▸ What is being asked
Repeat only the lines from the line containing "Write part 3" through the line containing "return np.concatenate([-side[:0:-1], side])", both included, exactly as they stand.

▸ Records shown
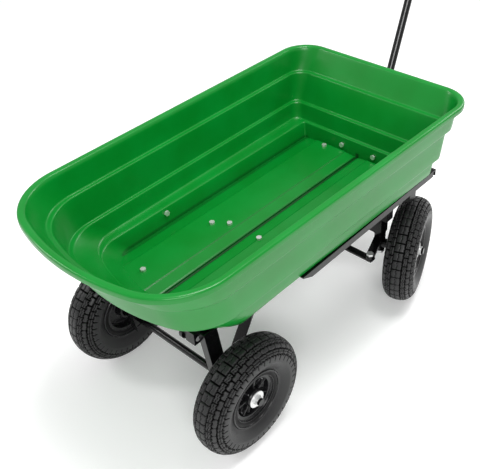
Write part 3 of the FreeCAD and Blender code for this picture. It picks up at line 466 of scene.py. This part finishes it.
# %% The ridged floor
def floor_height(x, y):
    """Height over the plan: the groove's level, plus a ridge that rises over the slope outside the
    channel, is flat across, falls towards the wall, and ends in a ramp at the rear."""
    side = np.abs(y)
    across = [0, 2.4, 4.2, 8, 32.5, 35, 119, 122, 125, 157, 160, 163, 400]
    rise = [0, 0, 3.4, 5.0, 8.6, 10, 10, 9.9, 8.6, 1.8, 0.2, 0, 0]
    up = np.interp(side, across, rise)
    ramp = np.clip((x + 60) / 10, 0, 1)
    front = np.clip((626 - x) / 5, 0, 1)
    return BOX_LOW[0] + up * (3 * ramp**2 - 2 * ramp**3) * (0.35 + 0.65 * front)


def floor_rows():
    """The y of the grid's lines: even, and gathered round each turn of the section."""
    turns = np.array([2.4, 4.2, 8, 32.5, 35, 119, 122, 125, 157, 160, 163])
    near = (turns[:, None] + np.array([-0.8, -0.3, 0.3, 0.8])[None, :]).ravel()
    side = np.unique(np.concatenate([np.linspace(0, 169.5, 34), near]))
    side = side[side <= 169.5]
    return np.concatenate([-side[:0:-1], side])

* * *

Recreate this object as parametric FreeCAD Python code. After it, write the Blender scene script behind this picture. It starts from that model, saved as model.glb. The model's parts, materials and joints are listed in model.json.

▸ Correct result
Write part 3 of the FreeCAD and Blender code for this picture. It picks up at line 466 of scene.py. This part finishes it.
# %% The ridged floor
def floor_height(x, y):
    """Height over the plan: the groove's level, plus a ridge that rises over the slope outside the
    channel, is flat across, falls towards the wall, and ends in a ramp at the rear."""
    side = np.abs(y)
    across = [0, 2.4, 4.2, 8, 32.5, 35, 119, 122, 125, 157, 160, 163, 400]
    rise = [0, 0, 3.4, 5.0, 8.6, 10, 10, 9.9, 8.6, 1.8, 0.2, 0, 0]
    up = np.interp(side, across, rise)
    ramp = np.clip((x + 60) / 10, 0, 1)
    front = np.clip((626 - x) / 5, 0, 1)
    return BOX_LOW[0] + up * (3 * ramp**2 - 2 * ramp**3) * (0.35 + 0.65 * front)


def floor_rows():
    """The y of the grid's lines: even, and gathered round each turn of the section."""
    turns = np.array([2.4, 4.2, 8, 32.5, 35, 119, 122, 125, 157, 160, 163])
    near = (turns[:, None] + np.array([-0.8, -0.3, 0.3, 0.8])[None, :]).ravel()
    side = np.unique(np.concatenate([np.linspace(0, 169.5, 34), near]))
    side = side[side <= 169.5]
    return np.concatenate([-side[:0:-1], side])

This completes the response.